In catene contro l’oleodotto arrestato Bob Kennedy Jr.
NEW YORK — Che retata. Due rampolli del clan dei Kennedy, più l’attrice Daryl Hannah (“Blade Runner”). La polizia di Washington ha ammanettato un parterre di vip proprio davanti ai cancelli della Casa Bianca. Gli arrestati erano tutti impegnati nella protesta ambientalista contro l’oleodotto “extra-large” che deve collegare Canada e Stati Uniti. Prima dell’intervento della polizia 47 manifestanti si erano incatenati ai cancelli del palazzo presidenziale. Tra loro Robert F. Kennedy Jr., figlio del leader democratico assassinato nella campagna presidenziale del 1968, e suo figlio Conor, ancora più celebre nelle cronache rosa per un suo passato legame con la cantante country Taylor Swift.
Ma il più clamoroso degli arresti è un altro: quello di Michael Brune, direttore del Sierra Club.

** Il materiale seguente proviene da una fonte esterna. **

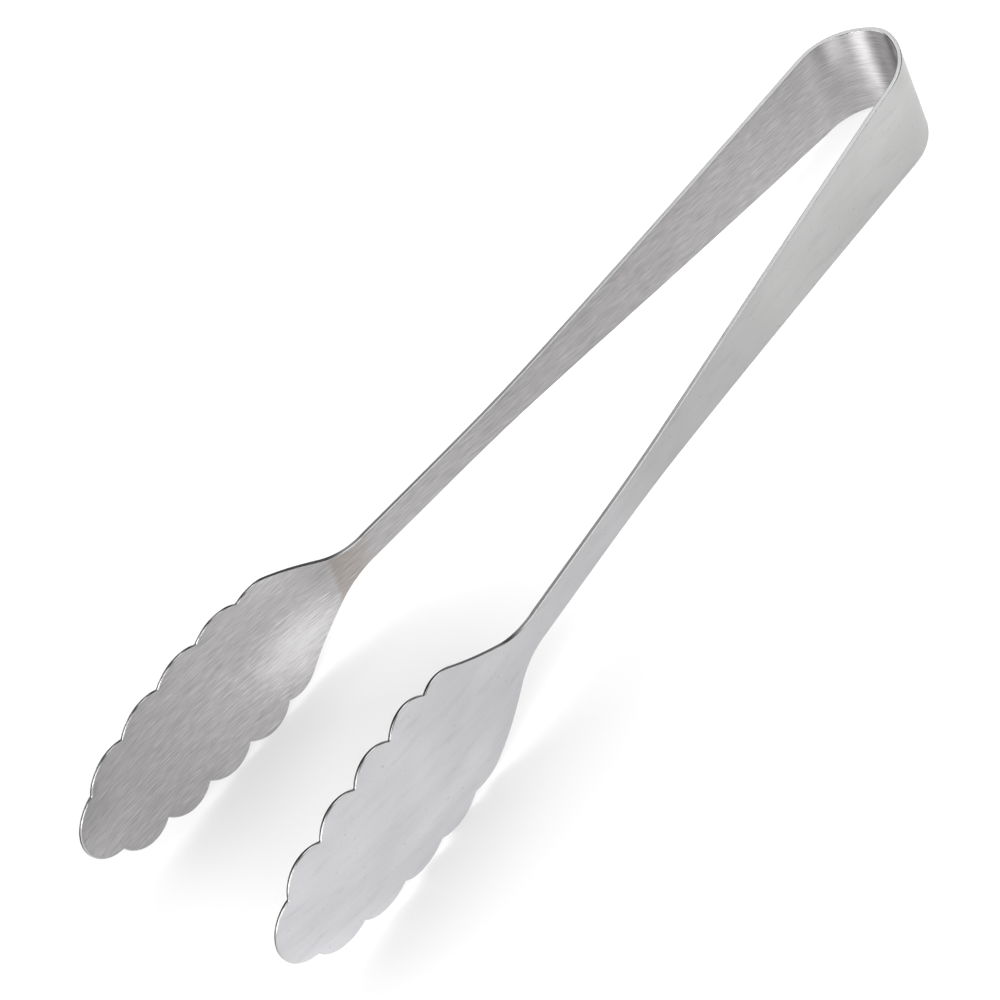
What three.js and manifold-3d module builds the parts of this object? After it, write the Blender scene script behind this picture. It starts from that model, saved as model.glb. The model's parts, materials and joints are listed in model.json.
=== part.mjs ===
// Spring tongs stamped and formed from one strip of stainless steel, in millimetres, +Z up.
//
// The strip is bent into a U at the bow, which is the spring. Two flat arms taper from the bow to a
// narrow neck, and each ends in a dished, leaf-shaped blade with a scalloped edge. The strip is divided
// into sections where it flexes, so that each section can turn on the next one.
//
// A place on the strip is given by its station, the length along the strip from the top of the bow, by
// its distance across from the middle line, and by its lift from the middle of the thickness, positive
// towards the outside of the tongs. Flat, unbent metal has x = -station, y = lift and z = across.

import * as THREE from 'three';
import { mergeVertices } from 'three/addons/utils/BufferGeometryUtils.js';
import Module from 'manifold-3d';

const wasm = await Module();
wasm.setup();

const degrees = Math.PI / 180;

// ---- Driving dimensions ----

const thickness = 1.2;
const gap = 0.3; // between sections that follow each other

// The bow: a tighter crown at its top, then a wider bend on each side down to the arm.
const bowHalfWidth = 12.3;
const crownRadius = 6.8;
const crownAngle = 20 * degrees;
const shoulderRadius = 15.9;
const armAngle = 3.8 * degrees; // between an arm's first stretch and the tongs' middle line

// The arms: they part further by armFlare along their length, and taper to the neck.
const armLength = 160;
const armFlare = 1.5 * degrees;
const armTaper = 0.079; // half-width lost per millimetre
const neckHalfWidth = 3.8;
const taperStartSoftness = 0.25; // how gently the taper begins and ends
const taperEndSoftness = 1;

// The neck turns the blade outwards, and the blade then curves back in.
const neckBend = 5.6 * degrees;
const neckBendLength = 15;
const bladeRadius = 286;

// The blade's outline, with its stations counted from the neck. The valleys between its lobes stand
// valleyPitch apart on an ellipse.
const leafCentre = 35;
const leafHalfLength = 52;
const leafHalfWidth = 17.5;
const firstValley = 26.4;
const valleyPitch = 13;
const valleyCount = 5;
const lobeRadius = 9;
const bladeTip = 86.3;
const shoulderLean = 0.42; // from the first valley back to the shoulder's crest, in lobe radii
const flankAngle = 34 * degrees;
const neckFilletRadius = 20;

// The dish: the blade's rims stand in from its middle, as on a shallow spoon.
const dishRadius = 80;
const dishStart = 4;
const dishFull = 26;

// Where the strip is divided, as stations from the end of the bow, and the bow's own division.
const crownHalfAngle = 45 * degrees;
const shoulderEnd = 22;
const upperHandleEnd = 68;
const bladeStart = armLength - 8;

// How finely curves are divided.
const walkStep = 0.1;
const arcPoints = 6;
const crownSteps = 20;
const handleSteps = { shoulder: 16, upper: 8, lower: 16 };
const bladeSteps = { along: 20, across: 8 };
const cutterDepth = 24;
const trimming = 4; // blank metal outside the blade's outline

// ---- The strip's middle line ----

const crownLength = crownRadius * crownAngle;
const quarterTurn = Math.PI / 2 - armAngle;
const bowLength = crownLength + shoulderRadius * (quarterTurn - crownAngle);
const crownEnd = crownLength + shoulderRadius * (crownHalfAngle - crownAngle);
const neckStation = bowLength + armLength;

function smoothStep(value) {
  const t = THREE.MathUtils.clamp(value, 0, 1);
  return t * t * (3 - 2 * t);
}

// The angle through which the strip has turned at a station. At the top of the bow it runs along +Y.
function heading(station) {
  if (station <= crownLength) return station / crownRadius;
  if (station <= bowLength) return crownAngle + (station - crownLength) / shoulderRadius;
  const alongArm = Math.min((station - bowLength) / armLength, 1);
  const flare = armFlare * alongArm * (2 - alongArm);
  const pastNeck = station - neckStation;
  const bend = neckBend * smoothStep(pastNeck / neckBendLength + 0.5);
  const returnBend = Math.max(pastNeck, 0) / bladeRadius;
  return quarterTurn - flare - bend + returnBend;
}

// Points along the middle line at equal steps, found by following the heading from the bow's top.
const walk = [new THREE.Vector2(crownRadius, 0)];
for (let i = 0; i * walkStep < neckStation + bladeTip + 2 * trimming; i += 1) {
  const angle = heading((i + 0.5) * walkStep);
  const last = walk[walk.length - 1];
  walk.push(new THREE.Vector2(last.x - walkStep * Math.sin(angle), last.y + walkStep * Math.cos(angle)));
}

// The right-hand half of the crown has negative stations and mirrors the left.
function middleLine(station) {
  const steps = Math.abs(station) / walkStep;
  const index = Math.floor(steps);
  const point = walk[index].clone().lerp(walk[index + 1], steps - index);
  const angle = heading(Math.abs(station));
  return station < 0
    ? { x: point.x, y: -point.y, angle: -angle }
    : { x: point.x, y: point.y, angle };
}

// The place and direction of the strip at a station: x back towards the bow, y outwards, z up.
function stripFrame(station) {
  const { x, y, angle } = middleLine(station);
  return new THREE.Matrix4().makeRotationZ(angle - Math.PI / 2).setPosition(x, y, 0);
}

// ---- Forming sheet metal ----

function dishDepth(station, across) {
  const pastNeck = station - neckStation;
  const growth = smoothStep((pastNeck - dishStart) / (dishFull - dishStart));
  return growth * across * across / (2 * dishRadius);
}

// Bends flat geometry to the strip's shape.
function form(geometry) {
  const position = geometry.attributes.position;
  for (let i = 0; i < position.count; i += 1) {
    const station = -position.getX(i);
    const across = position.getZ(i);
    const lift = position.getY(i) - dishDepth(station, across);
    const { x, y, angle } = middleLine(station);
    position.setXYZ(i, x + lift * Math.cos(angle), y + lift * Math.sin(angle), across);
  }
  return geometry;
}

// Flat sheet between two stations, as fine as the bending needs.
function sheet(from, to, halfWidth, lengthSteps, widthSteps) {
  const geometry = new THREE.BoxGeometry(to - from, thickness, 2, lengthSteps, 1, widthSteps);
  geometry.translate(-(from + to) / 2, 0, 0);
  const position = geometry.attributes.position;
  for (let i = 0; i < position.count; i += 1) {
    position.setZ(i, position.getZ(i) * halfWidth(-position.getX(i)));
  }
  return geometry;
}

function toSolid(geometry) {
  const bare = geometry.clone();
  bare.deleteAttribute('normal');
  bare.deleteAttribute('uv');
  const merged = mergeVertices(bare, 1e-4);
  return new wasm.Manifold(new wasm.Mesh({
    numProp: 3,
    vertProperties: new Float32Array(merged.attributes.position.array),
    triVerts: new Uint32Array(merged.index.array),
  }));
}

function toGeometry(solid) {
  const mesh = solid.getMesh();
  const geometry = new THREE.BufferGeometry();
  geometry.setAttribute('position', new THREE.BufferAttribute(mesh.vertProperties, 3));
  geometry.setIndex(new THREE.BufferAttribute(mesh.triVerts, 1));
  geometry.computeVertexNormals();
  return geometry;
}

// ---- Outlines ----

// A positive value stays as it is, and a negative one becomes 0, with a rounded corner between.
function softPositive(value, softness) {
  return (value + Math.hypot(value, softness)) / 2;
}

function armHalfWidth(station) {
  const lost = softPositive(armTaper * (station - bowLength), taperStartSoftness);
  return neckHalfWidth + softPositive(bowHalfWidth - neckHalfWidth - lost, taperEndSoftness);
}

function valley(index) {
  const station = firstValley + index * valleyPitch;
  const along = (station - leafCentre) / leafHalfLength;
  return new THREE.Vector2(station, leafHalfWidth * Math.sqrt(1 - along * along));
}

// The centre of a circle through two points, on the middle line's side of them.
function circleThrough(a, b, radius) {
  const half = b.clone().sub(a).multiplyScalar(0.5);
  const inward = new THREE.Vector2(half.y, -half.x).normalize();
  return a.clone().add(half).addScaledVector(inward, Math.sqrt(radius * radius - half.lengthSq()));
}

function arcTo(path, centre, radius, from, to, clockwise) {
  const start = Math.atan2(from.y - centre.y, from.x - centre.x);
  const end = Math.atan2(to.y - centre.y, to.x - centre.x);
  path.absarc(centre.x, centre.y, radius, start, end, clockwise);
}

// One edge of the blade from neck to tip, with x as the station from the neck and y across.
function bladeEdge() {
  const first = valley(0);
  const last = valley(valleyCount - 1);
  const slope = new THREE.Vector2(Math.cos(flankAngle), Math.sin(flankAngle));
  const outward = new THREE.Vector2(-slope.y, slope.x);

  // The shoulder is a lobe that ends at the first valley. The flank is tangent to it and to the fillet
  // at the neck.
  const shoulder = new THREE.Vector2(first.x - lobeRadius * shoulderLean, 0);
  shoulder.y = first.y - Math.sqrt(lobeRadius ** 2 - (first.x - shoulder.x) ** 2);
  const filletY = neckHalfWidth + neckFilletRadius;
  const reach = neckFilletRadius + lobeRadius - (filletY - shoulder.y) * slope.x;
  const fillet = new THREE.Vector2(shoulder.x - reach / slope.y, filletY);

  const path = new THREE.Path();
  path.moveTo(bladeStart - armLength + gap / 2, neckHalfWidth);
  const filletStart = new THREE.Vector2(fillet.x, neckHalfWidth);
  const filletEnd = fillet.clone().addScaledVector(outward, -neckFilletRadius);
  arcTo(path, fillet, neckFilletRadius, filletStart, filletEnd, false);
  arcTo(path, shoulder, lobeRadius, shoulder.clone().addScaledVector(outward, lobeRadius), first, true);
  for (let i = 1; i < valleyCount; i += 1) {
    const centre = circleThrough(valley(i - 1), valley(i), lobeRadius);
    arcTo(path, centre, lobeRadius, valley(i - 1), valley(i), true);
  }
  const beforeTip = bladeTip - last.x;
  const tipRadius = (beforeTip * beforeTip + last.y * last.y) / (2 * beforeTip);
  const tip = new THREE.Vector2(bladeTip, 0);
  arcTo(path, new THREE.Vector2(bladeTip - tipRadius, 0), tipRadius, last, tip, true);
  return path.getPoints(arcPoints);
}

function bladeOutline() {
  const upper = bladeEdge();
  const lower = upper.slice(0, -1).reverse().map((point) => new THREE.Vector2(point.x, -point.y));
  return [...upper, ...lower].map((point) => new THREE.Vector2(-neckStation - point.x, point.y));
}

// ---- The sections ----

function crownGeometry() {
  const half = crownEnd - gap / 2;
  return form(sheet(-half, half, () => bowHalfWidth, crownSteps, 1));
}

function handleGeometry(from, to, lengthSteps) {
  return form(sheet(from + gap / 2, to - gap / 2, armHalfWidth, lengthSteps, 1));
}

// The blade is cut from formed sheet by a cutter with the blade's outline that is bent with it.
function bladeGeometry() {
  const from = bowLength + bladeStart + gap / 2;
  const to = neckStation + bladeTip + trimming;
  const blankHalfWidth = leafHalfWidth + trimming;
  const blank = form(sheet(from, to, () => blankHalfWidth, bladeSteps.along, bladeSteps.across));
  const cutter = new THREE.ExtrudeGeometry(new THREE.Shape(bladeOutline()), {
    depth: cutterDepth,
    bevelEnabled: false,
  });
  cutter.rotateX(Math.PI / 2);
  cutter.translate(0, cutterDepth / 2, 0);
  return toGeometry(toSolid(blank).intersect(toSolid(form(cutter))));
}

// ---- The assembly ----

function steel(color, roughness) {
  return new THREE.MeshStandardMaterial({ color, roughness, metalness: 1 });
}

const bowSteel = () => steel(0xb8b7b5, 0.3);
const handleSteel = () => steel(0xaba9a8, 0.38);
const bladeSteel = () => steel(0xb4b3b3, 0.35);

// A group that stands at a station and is placed inside a group that stands at an earlier one.
function hinge(station, parentFrame) {
  const group = new THREE.Group();
  const frame = stripFrame(station);
  parentFrame.clone().invert().multiply(frame).decompose(group.position, group.quaternion, group.scale);
  return { group, frame };
}

// Adds a section whose geometry is given in the tongs' own frame to the group that it turns with.
function addSection(parent, name, geometry, material) {
  geometry.applyMatrix4(parent.frame.clone().invert());
  const mesh = new THREE.Mesh(geometry, material);
  mesh.name = name;
  parent.group.add(mesh);
}

function arm(side) {
  const base = new THREE.Group();
  const shoulder = hinge(crownEnd, new THREE.Matrix4());
  const upper = hinge(bowLength + shoulderEnd, shoulder.frame);
  const lower = hinge(bowLength + upperHandleEnd, upper.frame);
  base.add(shoulder.group);
  shoulder.group.add(upper.group);
  upper.group.add(lower.group);

  const upperStart = bowLength + shoulderEnd;
  const lowerStart = bowLength + upperHandleEnd;
  const lowerEnd = bowLength + bladeStart;
  addSection(shoulder, `${side}_bow_shoulder`,
    handleGeometry(crownEnd, upperStart, handleSteps.shoulder), bowSteel());
  addSection(upper, `${side}_upper_handle`,
    handleGeometry(upperStart, lowerStart, handleSteps.upper), handleSteel());
  addSection(lower, `${side}_lower_handle`,
    handleGeometry(lowerStart, lowerEnd, handleSteps.lower), handleSteel());
  addSection(lower, `${side}_blade`, bladeGeometry(), bladeSteel());
  return base;
}

// Lying on its edges, the object rests on the bow and on the blades' lowest lobes. This is the angle
// of the line under them.
function restingTilt(object) {
  const point = new THREE.Vector3();
  const points = [];
  object.updateMatrixWorld(true);
  object.traverse((mesh) => {
    if (!mesh.isMesh) return;
    const position = mesh.geometry.attributes.position;
    for (let i = 0; i < position.count; i += 1) {
      points.push(point.fromBufferAttribute(position, i).applyMatrix4(mesh.matrixWorld).clone());
    }
  });
  const bowEnd = Math.max(...points.map((p) => p.x));
  const slopes = points.filter((p) => p.x < 0).map((p) => (-p.z - bowHalfWidth) / (bowEnd - p.x));
  return Math.atan(Math.max(...slopes));
}

const tongs = new THREE.Group();
const crown = new THREE.Mesh(crownGeometry(), bowSteel());
crown.name = 'bow_crown';
const leftArm = arm('left');
const rightArm = arm('right');
rightArm.rotation.x = Math.PI; // the strip is the same above and below its middle
tongs.add(crown, leftArm, rightArm);

// It lies on z = 0 with the origin under the middle of its bounding box.
const assembly = new THREE.Group();
tongs.rotation.y = restingTilt(tongs);
assembly.add(tongs);
const bounds = new THREE.Box3().setFromObject(assembly, true);
const centre = bounds.getCenter(new THREE.Vector3());
tongs.position.set(-centre.x, -centre.y, -bounds.min.z);

export default assembly;
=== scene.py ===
"""Spring tongs: the visual model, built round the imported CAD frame.

The real tongs are one strip of stainless steel. Here the strip is cut into one piece for each part of
it that bends or moves as a whole, and every piece ends where its neighbour starts, so no seam shows.
The strip's shape repeats the CAD's driving dimensions, in millimetres, and is placed by the frame.
"""
import json
import math

import bpy
import numpy as np
from mathutils import Matrix, Vector


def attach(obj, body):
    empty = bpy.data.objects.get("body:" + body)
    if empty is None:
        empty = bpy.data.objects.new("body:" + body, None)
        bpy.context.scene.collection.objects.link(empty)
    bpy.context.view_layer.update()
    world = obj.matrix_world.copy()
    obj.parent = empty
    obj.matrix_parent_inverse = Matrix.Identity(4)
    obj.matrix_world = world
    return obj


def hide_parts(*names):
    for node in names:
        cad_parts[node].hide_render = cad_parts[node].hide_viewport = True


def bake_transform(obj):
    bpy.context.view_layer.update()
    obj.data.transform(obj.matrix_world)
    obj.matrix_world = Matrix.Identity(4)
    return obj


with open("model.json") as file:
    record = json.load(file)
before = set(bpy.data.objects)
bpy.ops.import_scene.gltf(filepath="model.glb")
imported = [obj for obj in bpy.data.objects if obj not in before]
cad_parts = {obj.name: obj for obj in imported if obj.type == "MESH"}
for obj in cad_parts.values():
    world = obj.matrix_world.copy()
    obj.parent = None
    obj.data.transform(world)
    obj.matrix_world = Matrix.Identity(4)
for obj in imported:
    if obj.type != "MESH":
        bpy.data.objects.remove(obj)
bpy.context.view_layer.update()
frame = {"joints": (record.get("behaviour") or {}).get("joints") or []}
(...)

Con 120 anni di storia e 1,4 milioni di aderenti, il Sierra Club è la più antica e influente organizzazione ambientalista degli Stati Uniti.
Mai prima di ieri aveva fatto ricorso a forme di protesta così radicali. La scesa in campo del Sierra Club in una manifestazione di disubbidienza civile, dà la misura della controversia scatenata dal progetto Keystone, l’oleodotto Xl (dalle iniziali di “extra-large”). Il gigantesco pipeline deve trasportare petrolio non raffinato dal Canada fino al Golfo del Messico dove gli Stati Uniti concentrano il grosso delle loro raffinerie petrolchimiche. Il tracciato percorre trasversalmente gli Usa ed è contestato
dagli ambientalisti fin dalle sue origini. La manifestazione di ieri voleva servire a richiamare Barack Obama alla coerenza. Ancora martedì nel discorso sullo Stato dell’Unione il presidente ha sottolineato l’importanza della lotta al cambiamento climatico e ha messo le energie rinnovabili tra le sue priorità . «Non si può affermare da una parte che bisogna ridurre le emissioni carboniche, e dall’altra approvare il più inquinante progetto petrolifero», ha dichiarato ieri Burne dopo essere stato rilasciato dalla polizia.
Obama finora ha evitato di prendere una posizione univoca. Un anno fa la sua Amministrazione bloccò un tratto della costruzione dell’oleodotto, che avrebbe attraversato degli ecosistemi fragili nello Stato del Nebraska. Un altro pezzo del pipeline, il tratto meridionale dall’Oklahoma al Texas, ha ottenuto invece il nulla osta federale e procede verso la costruzione. La parola finale spetterà formalmente al Dipartimento di Stato, per le implicazioni internazionali di un progetto a cui il Canada tiene molto. Sulla politica energetica Obama ha dovuto tenere conto di una campagna martellante: la lobby petrolifera, quella del carbone, altre organizzazioni confindustriali lo hanno accusato di frenare la creazione di nuovi posti di lavoro con un eccesso di regolamentazioni ambientaliste. Di fatto gli Stati Uniti sotto l’Amministrazione Obama si stanno avvicinando a grandi passi all’indipendenza energetica, ma ci arrivano sfruttando tutte le fonti: dalle più inquinanti come petrolio e carbone, fino alle rinnovabili. Il Nebraska è uno degli Stati inondati da improvviso benessere, per lo sfruttamento di nuovi giacimenti.